When 90% of an acquisition's value is milestone-contingent and the target's name is withheld from public disclosure, the buyer is pricing optionality on unproven technology, not paying for demonstrated capability. That's a structurally different bet than a traditional strategic acquisition.

Tesla AI Hardware Deal Structure
Guaranteed consideration
~$200M
Milestone-contingent consideration
~$1.8B
Cash component
$0, stock and equity awards only
Target name disclosed
No

Tesla paid, conditionally, up to $2 billion for an AI hardware company it won’t name. That’s the headline. The structure of that payment is the story.

According to Tesla’s Q1 2026 10-Q, the acquisition consists of approximately $200 million in guaranteed consideration and approximately $1.8 billion contingent on technical performance milestones. All consideration is in Tesla common stock and equity awards, no cash. The acquired company’s name remains undisclosed in the filing.

The ratio matters. When 90% of a deal’s value is milestone-dependent, the buyer is saying something precise: the technology is promising but unproven, and Tesla isn’t willing to pay frontier-IP prices for capabilities that haven’t been demonstrated at production scale. The $200 million guaranteed floor represents what the buyer believes the company is worth today. The $1.8 billion represents what it could be worth if the hardware actually delivers.

This structure transfers substantial risk to the acquisition target. Engineers and founders at the unnamed company will receive the majority of their compensation only if their technology hits thresholds Tesla set. That’s an alignment mechanism, and a hedge.

The deal’s disclosure posture reinforces this reading. According to secondary reporting from Electrek, which characterized the acquisition as appearing only in Note 14 and not in Tesla’s shareholder letter or earnings call, this was not a story Tesla was eager to amplify.

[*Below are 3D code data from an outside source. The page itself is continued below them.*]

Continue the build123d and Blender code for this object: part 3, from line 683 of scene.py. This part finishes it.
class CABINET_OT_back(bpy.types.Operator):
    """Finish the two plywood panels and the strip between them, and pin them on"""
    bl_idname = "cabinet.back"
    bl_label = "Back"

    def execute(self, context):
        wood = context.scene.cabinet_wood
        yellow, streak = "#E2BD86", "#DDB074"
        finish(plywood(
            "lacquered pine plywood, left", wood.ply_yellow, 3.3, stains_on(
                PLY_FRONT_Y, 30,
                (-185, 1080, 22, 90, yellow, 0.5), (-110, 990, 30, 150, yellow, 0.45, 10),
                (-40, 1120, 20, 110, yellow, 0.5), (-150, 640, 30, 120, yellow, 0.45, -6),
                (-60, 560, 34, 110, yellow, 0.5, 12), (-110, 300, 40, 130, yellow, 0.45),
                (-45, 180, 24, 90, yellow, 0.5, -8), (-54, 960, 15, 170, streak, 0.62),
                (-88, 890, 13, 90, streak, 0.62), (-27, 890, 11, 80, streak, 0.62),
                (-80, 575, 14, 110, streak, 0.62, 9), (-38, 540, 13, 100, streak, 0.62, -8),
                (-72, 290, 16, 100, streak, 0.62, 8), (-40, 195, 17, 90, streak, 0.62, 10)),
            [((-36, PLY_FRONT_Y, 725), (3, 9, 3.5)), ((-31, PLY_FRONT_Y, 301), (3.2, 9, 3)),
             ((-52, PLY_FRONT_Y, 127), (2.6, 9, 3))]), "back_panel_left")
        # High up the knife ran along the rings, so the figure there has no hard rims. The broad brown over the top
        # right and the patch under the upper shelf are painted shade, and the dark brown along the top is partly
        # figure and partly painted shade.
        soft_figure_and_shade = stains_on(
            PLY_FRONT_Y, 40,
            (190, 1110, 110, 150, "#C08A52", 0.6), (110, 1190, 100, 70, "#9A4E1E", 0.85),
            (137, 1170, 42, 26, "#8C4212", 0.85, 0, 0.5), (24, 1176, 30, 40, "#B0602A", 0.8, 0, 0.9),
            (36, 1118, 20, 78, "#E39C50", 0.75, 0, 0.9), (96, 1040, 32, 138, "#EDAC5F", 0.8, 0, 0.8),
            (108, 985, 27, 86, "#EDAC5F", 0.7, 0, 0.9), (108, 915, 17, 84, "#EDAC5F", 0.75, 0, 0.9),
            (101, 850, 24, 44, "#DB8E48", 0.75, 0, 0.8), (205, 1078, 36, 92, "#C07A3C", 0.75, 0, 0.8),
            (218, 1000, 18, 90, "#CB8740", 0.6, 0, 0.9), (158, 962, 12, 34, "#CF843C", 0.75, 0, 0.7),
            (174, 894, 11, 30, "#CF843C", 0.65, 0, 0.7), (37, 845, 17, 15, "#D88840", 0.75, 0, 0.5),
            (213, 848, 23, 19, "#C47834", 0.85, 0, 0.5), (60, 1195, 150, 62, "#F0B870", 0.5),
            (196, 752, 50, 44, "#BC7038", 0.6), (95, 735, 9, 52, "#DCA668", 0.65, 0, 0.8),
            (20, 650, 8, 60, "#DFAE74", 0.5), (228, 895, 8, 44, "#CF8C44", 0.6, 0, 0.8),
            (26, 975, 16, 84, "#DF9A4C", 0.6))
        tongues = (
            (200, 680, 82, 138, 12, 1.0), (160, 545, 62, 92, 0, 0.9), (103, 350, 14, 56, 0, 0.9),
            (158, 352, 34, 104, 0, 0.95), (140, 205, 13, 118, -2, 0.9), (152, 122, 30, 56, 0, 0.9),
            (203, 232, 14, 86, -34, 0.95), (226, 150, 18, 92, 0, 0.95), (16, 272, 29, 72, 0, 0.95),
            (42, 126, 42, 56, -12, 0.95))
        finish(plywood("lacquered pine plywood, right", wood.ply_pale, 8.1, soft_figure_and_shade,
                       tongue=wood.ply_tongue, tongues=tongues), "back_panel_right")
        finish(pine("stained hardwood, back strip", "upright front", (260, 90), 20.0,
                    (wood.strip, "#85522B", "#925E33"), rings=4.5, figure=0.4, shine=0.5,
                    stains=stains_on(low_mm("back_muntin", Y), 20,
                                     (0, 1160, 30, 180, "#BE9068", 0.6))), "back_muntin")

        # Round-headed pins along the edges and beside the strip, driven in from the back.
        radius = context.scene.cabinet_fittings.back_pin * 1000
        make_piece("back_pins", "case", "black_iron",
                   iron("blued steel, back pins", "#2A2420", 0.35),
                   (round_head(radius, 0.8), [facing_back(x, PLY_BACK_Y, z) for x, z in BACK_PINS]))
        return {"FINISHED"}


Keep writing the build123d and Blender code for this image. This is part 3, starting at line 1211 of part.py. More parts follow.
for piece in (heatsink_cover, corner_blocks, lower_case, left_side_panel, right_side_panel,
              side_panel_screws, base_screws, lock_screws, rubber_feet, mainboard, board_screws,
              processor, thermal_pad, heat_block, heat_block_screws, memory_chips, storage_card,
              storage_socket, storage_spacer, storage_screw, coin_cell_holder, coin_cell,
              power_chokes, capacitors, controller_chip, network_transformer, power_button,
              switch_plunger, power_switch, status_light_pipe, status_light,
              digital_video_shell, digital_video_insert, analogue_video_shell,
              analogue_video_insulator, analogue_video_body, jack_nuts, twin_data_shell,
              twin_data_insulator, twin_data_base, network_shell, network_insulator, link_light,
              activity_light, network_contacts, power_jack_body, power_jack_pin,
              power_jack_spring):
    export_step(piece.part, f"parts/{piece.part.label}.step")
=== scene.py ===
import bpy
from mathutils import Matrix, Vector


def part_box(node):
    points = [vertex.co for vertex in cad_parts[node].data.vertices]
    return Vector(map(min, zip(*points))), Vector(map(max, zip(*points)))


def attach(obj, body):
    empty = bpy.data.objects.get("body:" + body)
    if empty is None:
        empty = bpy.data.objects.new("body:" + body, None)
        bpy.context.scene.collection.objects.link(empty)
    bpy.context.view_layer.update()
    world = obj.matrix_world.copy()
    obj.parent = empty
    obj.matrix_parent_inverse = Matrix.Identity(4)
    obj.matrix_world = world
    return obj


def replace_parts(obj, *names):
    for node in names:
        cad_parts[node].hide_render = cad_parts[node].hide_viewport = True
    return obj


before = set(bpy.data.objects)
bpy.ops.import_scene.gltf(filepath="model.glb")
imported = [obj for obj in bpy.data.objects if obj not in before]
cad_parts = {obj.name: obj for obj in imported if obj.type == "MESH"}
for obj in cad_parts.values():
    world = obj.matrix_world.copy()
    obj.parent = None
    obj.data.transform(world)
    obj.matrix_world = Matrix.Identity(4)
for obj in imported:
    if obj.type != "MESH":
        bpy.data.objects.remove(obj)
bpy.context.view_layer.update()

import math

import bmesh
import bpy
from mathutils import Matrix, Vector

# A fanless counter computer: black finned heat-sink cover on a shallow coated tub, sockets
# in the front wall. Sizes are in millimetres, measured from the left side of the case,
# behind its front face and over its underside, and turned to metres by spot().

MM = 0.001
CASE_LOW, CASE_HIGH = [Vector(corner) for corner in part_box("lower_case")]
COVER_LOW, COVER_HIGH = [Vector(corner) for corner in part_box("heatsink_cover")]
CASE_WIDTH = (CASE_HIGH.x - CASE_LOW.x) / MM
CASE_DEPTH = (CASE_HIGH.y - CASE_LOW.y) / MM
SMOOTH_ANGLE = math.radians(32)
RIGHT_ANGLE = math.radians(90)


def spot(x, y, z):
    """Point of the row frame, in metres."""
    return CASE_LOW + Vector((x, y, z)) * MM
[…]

That characterization is inference from secondary reporting rather than a direct statement from Tesla, but it’s consistent with a company managing market expectations around an unproven technology commitment.

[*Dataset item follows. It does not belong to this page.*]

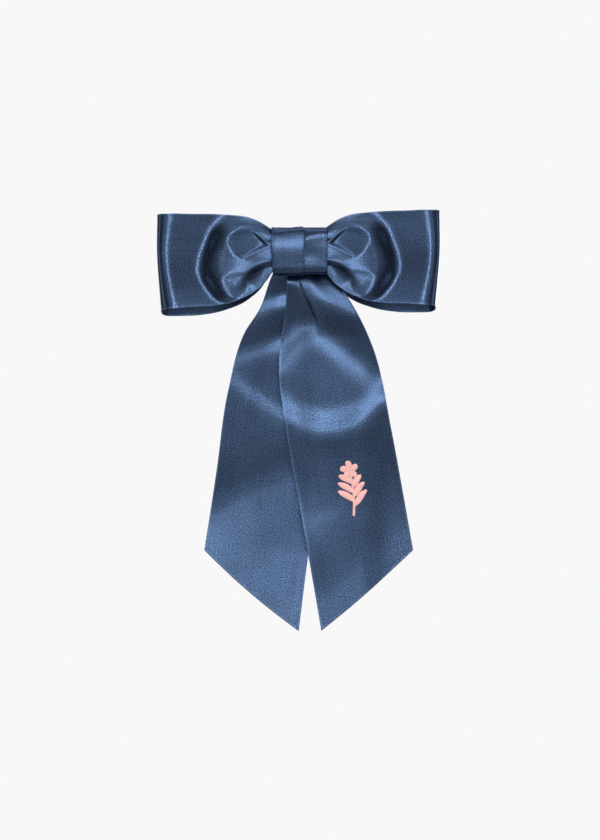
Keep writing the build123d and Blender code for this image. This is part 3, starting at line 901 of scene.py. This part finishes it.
def arc(a, b, bend, count=24):
    """A line from a to b, bent sideways by a share of its length."""
    a, b = np.array(a, float), np.array(b, float)
    t = np.linspace(0, 1, count)[:, None]
    d = b - a
    n = np.array([-d[1], d[0]])
    return a + d * t + n * bend * 4 * t * (1 - t)


satin_stitch(arc((-1.4, -13.5), (0, 8.0), -0.045, 50), lambda t: 0.62)
for height, length in ((-8.5, 9.2), (-4.0, 8.4), (0.5, 7.2)):
    for side, rise in ((1, 0.0), (-1, 1.8)):
        tip_z = height + rise + length * math.sin(LEAF_ANGLE)
        end = (side * length * math.cos(LEAF_ANGLE), tip_z)
        satin_stitch(arc((0.2 * side, height + rise), end, 0.06 * side), leaf_width, 0.55)
for k in range(5):
    a = math.radians(90 + 72 * k)
    end = (4.5 * math.cos(a), FLOWER + 4.5 * math.sin(a))
    start = (0.9 * math.cos(a), FLOWER + 0.9 * math.sin(a))
    satin_stitch(arc(start, end, 0.0), petal_width, 0.15)
satin_stitch(arc((-1.1, FLOWER), (1.1, FLOWER), 0.0), heart_width, 0.0)


def surface_y(x, z):
    hit = right_tree.ray_cast(Vector((x * MM, -0.05, z * MM)), Vector((0, 1, 0)))
    return hit[0].y / MM if hit[0] is not None else -12.0


points, faces = [], []
for start, end, height in stitches:
    a, b = on_tail(*start), on_tail(*end)
    n = 9
    t = np.linspace(0, 1, n)
    flat = a + (b - a) * t[:, None]
    direction = (b - a) / max(np.linalg.norm(b - a), 1e-9)
    sideways = np.array([-direction[1], direction[0]])
    ya, yb = surface_y(*a), surface_y(*b)
    arch = height * np.sqrt(np.clip(1 - (2 * t - 1) ** 2, 0, 1)) - 0.06
    base = len(points)
    for k in range(6):
        c = 2 * math.pi * k / 6
        for i in range(n):
            f = flat[i] + sideways * STRAND * 0.9 * math.cos(c)
            y = ya + (yb - ya) * t[i] - arch[i] - STRAND * 0.7 * math.sin(c)
            points.append((f[0], y, f[1]))
    for k in range(6):
        k2 = (k + 1) % 6
        for i in range(n - 1):
            near, far = base + k * n, base + k2 * n
            faces.append([near + i, near + i + 1, far + i + 1, far + i])
    faces.append([base + k * n for k in range(5, -1, -1)])
    faces.append([base + k * n + n - 1 for k in range(6)])
sprig = make_mesh("embroidered_sprig_stitches", points, faces)
sprig.data.materials.append(thread_pink)
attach(sprig, "right_tail")
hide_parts("embroidered_sprig")

# ---------------------------------------------------------------- the clip's metal
for node, material in (
    ("base_plate", plate_metal),
    ("catch_bracket", plate_metal),
    ("catch_rivet", pin_metal),
    ("catch_ear_upper", spring_metal),
    ("catch_ear_lower", spring_metal),
    ("clip_arm", plate_metal),
    ("hinge_pin", pin_metal),
    ("tension_leaf", spring_metal),
):
    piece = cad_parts[node]
    piece.data.materials.clear()
    piece.data.materials.append(material)
    bevel = piece.modifiers.new("edges", "BEVEL")
    bevel.width = 0.00012
    bevel.segments = 2
    bevel.limit_method = "ANGLE"
    bevel.angle_limit = math.radians(35)
    piece.data.polygons.foreach_set("use_smooth", [True] * len(piece.data.polygons))
    normals = piece.modifiers.new("normals", "WEIGHTED_NORMAL")
    normals.keep_sharp = True

# ---------------------------------------------------------------- studio
scene = bpy.context.scene
scene.view_settings.view_transform = "Standard"
world = bpy.data.worlds.new("studio")
scene.world = world
world.use_nodes = True
tree = world.node_tree
shown = tree.nodes["Background"]
shown.inputs[0].default_value = PAPER
shown.inputs[1].default_value = 1.0
room = tree.nodes.new("ShaderNodeBackground")
room.inputs[0].default_value = (0.93, 0.96, 1.0, 1)
room.inputs[1].default_value = 0.68
direction = tree.nodes.new("ShaderNodeTexCoord")
axes = tree.nodes.new("ShaderNodeSeparateXYZ")
tree.links.new(direction.outputs["Generated"], axes.inputs[0])
sideways = math_node(tree, "ABSOLUTE", (axes, 0))
walls = ramp(tree, 0.46, 0.80, ((1.0, 0.93, 0.93, 1), (0.12, 0.11, 0.11, 1)))
tree.links.new(sideways.outputs[0], walls.inputs[0])
tree.links.new(walls.outputs[0], room.inputs[0])
path = tree.nodes.new("ShaderNodeLightPath")
mix = tree.nodes.new("ShaderNodeMixShader")
tree.links.new(path.outputs["Is Camera Ray"], mix.inputs[0])
tree.links.new(room.outputs[0], mix.inputs[1])
tree.links.new(shown.outputs[0], mix.inputs[2])
tree.links.new(mix.outputs[0], tree.nodes["World Output"].inputs[0])

# The floor glows in the ground's own colour, so that no horizon shows, and lights nothing.
FLOOR, FLOOR_Z = 6, -0.19
corners = [(-FLOOR, -FLOOR), (FLOOR, -FLOOR), (FLOOR, FLOOR), (-FLOOR, FLOOR)]
floor_mesh = bpy.data.meshes.new("floor")
floor_mesh.from_pydata([(x, y, FLOOR_Z) for x, y in corners], [], [(0, 1, 2, 3)])
floor = bpy.data.objects.new("floor", floor_mesh)
scene.collection.objects.link(floor)
floor_paint, tree, shader = nodes_of("floor")
glow = tree.nodes.new("ShaderNodeEmission")
glow.inputs[0].default_value = PAPER
tree.links.new(glow.outputs[0], tree.nodes["Material Output"].inputs[0])
floor.data.materials.append(floor_paint)
floor.visible_diffuse = False
floor.visible_glossy = False
floor.visible_shadow = False


def area_light(name, place, target, size, power, colour=(1, 1, 1)):
    data = bpy.data.lights.new(name, "AREA")
    data.shape = "RECTANGLE"
    data.size, data.size_y = size
    data.energy = power
    data.color = colour
    lamp = bpy.data.objects.new(name, data)
    lamp.location = place
    lamp.rotation_euler = (Vector(target) - Vector(place)).to_track_quat("-Z", "Y").to_euler()
    scene.collection.objects.link(lamp)
    return lamp


area_light("key", [c * MM for c in KEY], MIDDLE, (0.20, 0.30), 6.5)
area_light("fill", (0, -2.2, 0.36), MIDDLE, (1.9, 1.7), 11.0)
area_light("top", (0, -0.5, 1.3), MIDDLE, (1.2, 0.8), 5.0)
area_light("left", (-1.5, -0.2, -0.1), MIDDLE, (0.8, 0.9), 4.0)
area_light("right", (1.5, -0.2, -0.1), MIDDLE, (0.8, 0.9), 4.0)
area_light("back", (0.8, 1.2, -0.20), MIDDLE, (0.8, 0.8), 9.0)
area_light("back_top", (-0.4, 1.2, 0.7), MIDDLE, (0.8, 0.8), 8.0)

camera_data = bpy.data.cameras.new("camera")
camera_data.lens = 96.2
camera_data.sensor_width = 36.0
camera = bpy.data.objects.new("camera", camera_data)
camera.location = [c * MM for c in CAMERA]
camera.rotation_euler = (math.pi / 2, 0, 0)
scene.collection.objects.link(camera)
scene.camera = camera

Sullivan & Cromwell LLP is reported to have advised Tesla on the transaction, though this could not be independently confirmed at time of publication, as the cited source URL was not accessible.

What to watch

The milestone structure means there’s a clock running. Tesla’s 10-Q disclosure doesn’t specify the timeline for performance milestones, but the contingent consideration will eventually either vest or lapse. When the target company demonstrates, or fails to demonstrate, its claimed capabilities, that resolution will be newsworthy regardless of outcome. If DensityAI (the company speculated in our April 28 disclosure coverage as a possible target) or any other entity is eventually named, the deal structure analysis becomes far more concrete.

TJS synthesis

Tesla’s approach here is textbook for AI hardware acqui-hires in 2026: stock-based, milestone-heavy, and quietly disclosed. The buyer gets optionality on transformative hardware without committing real cash to unverified claims. The target gets a path to a large payday, but only if the technology is as good as advertised. That’s not a sign of confidence. It’s a sign of appropriate epistemic humility from a buyer who’s been burned by overpromised AI hardware before. Investors tracking Tesla’s AI capital commitments should read the milestone structure as a disciplined bet, not a confident one.